Glander, a self-taught animator whose work spans video games (ART SQOOL), comics, illustration, and short films, has made something that feels like the culmination of all those disciplines. There’s a bit of everything here - comedic timing honed through illustration, worldbuilding from game design, storytelling shorthand from comics - but it’s all filtered through his unique voice and vision. You can feel how personal this film is, from the lovingly rendered digital swamps of Florida to the specific flavor of existential dread that only a 16-year-old running food deliveries on a hoverboard can feel.

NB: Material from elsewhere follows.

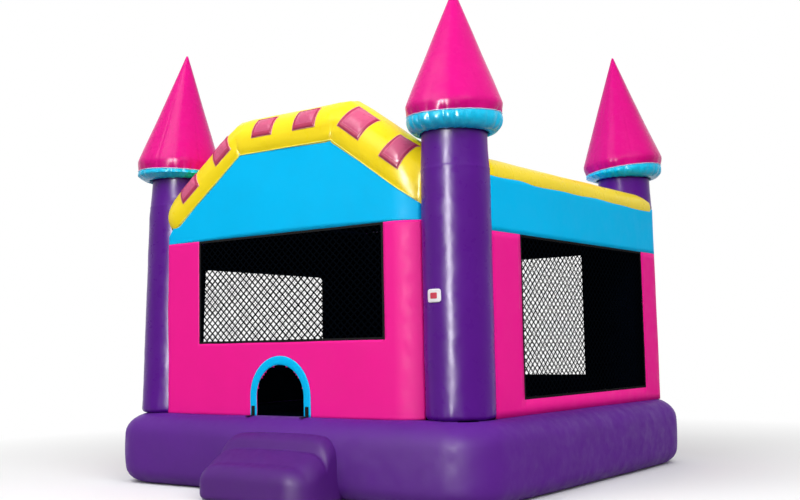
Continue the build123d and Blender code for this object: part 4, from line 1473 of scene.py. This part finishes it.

If there’s one flaw, it’s in the film’s pacing. Some stretches sag a bit, especially in the middle, where the plot becomes more about vibes than forward momentum. But even in its slower moments, Boys Go To Jupiter remains visually and emotionally engaging, thanks to its eccentric world and rock-solid tone. And by the time the film reaches its heartfelt finale, it’s hard not to feel that same warm, wistful glow that fuels the best coming-of-age stories.

With Boys Go To Jupiter, Julian Glander hasn’t just made one of the year’s best animated films -  he’s created something that feels like an extremely modern cult classic. Equal parts weird, wise, funny, and sweet, it’s a pastel-colored postcard from the suburbs of the soul. In the spirit of Miranda July, Glander blends absurdist comedy, lo-fi beauty, and deeply human questions about value, work, and self-worth - then adds a cute alien for good measure. It’s a strange ride, but one that’s well worth taking.

'Boys Go to Jupiter' opens in select theaters August 8th before a wider release August 15th.